Other big development news from the week includes a proposal to demolish and replace half of Quincy City Hall and the amenities arms race in Boston

Rendering of a boxy, mid-size building that kind of tilts toward the waterfront in front of it. Elkus Manfredi/Boston Globe

Welcome back to Critical Mass., in which Curbed Boston covers all the major development news in the region every week. This go-round includes a controversy in Fort Point, a boomlet in Allston, and an affordable housing plan for all of Boston.

First, to Allston, where the Boston neighborhood best-known for its student-heavy population is experiencing a construction boomlet. Projects—including the four-building Allston Yards and Harvard’s 14-acre Enterprise Research Campus—are due to add thousands of housing units and hundreds of thousands of square feet of office and lab space.

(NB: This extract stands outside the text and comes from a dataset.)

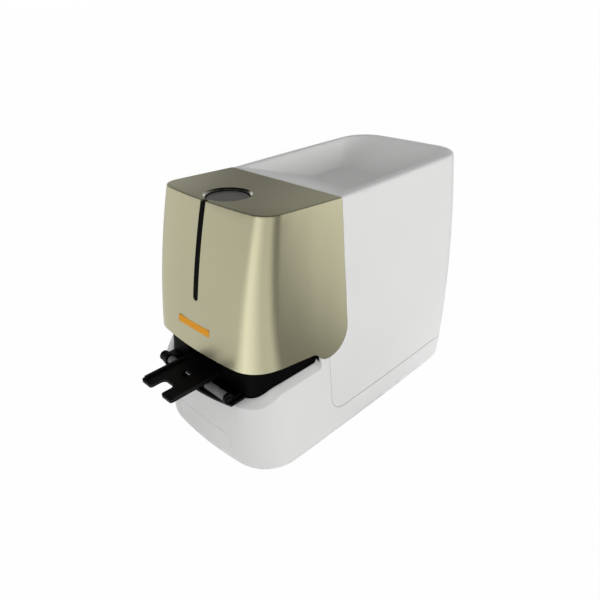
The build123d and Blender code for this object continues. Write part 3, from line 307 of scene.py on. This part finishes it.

New development is driving change in other neighborhoods as well as heading into 2020. These include the South End (big surprise), East Boston, East Cambridge, and Roxbury. What’s going up and where? And can the neighborhoods handle it? Find out.

Now to a couple of major offerings that maybe could lead to redevelopment or at least renovations. The owners of Center Plaza across from Boston City Hall have put the 740,000-square-foot office building up for sale. And the city itself wants to sell the Lafayette Garage downtown to help pay for an ambitious affordable-housing plan.

Speaking of city halls and potential redevelopment, Mayor Thomas Koch proposed replacing half of Quincy City Hall with a performing arts center and a 15-story building for city offices and Quincy College. It’s either that or spend a small fortune upgrading the 50-year-old portion, Koch said.

Meanwhile, back in Boston, the design and scope for a building at the Fort Point site of what was supposed to be General Electric’s headquarters has drawn the opposition of some residents. They are concerned the futuristic-looking stack (rendered at top) would be out of context for the neighborhood and too big.

Finally, woof decks. They’re a thing now in a Boston awash with new luxury residential developments keen on drawing buyers and renters with posh—or at least unusual—amenities.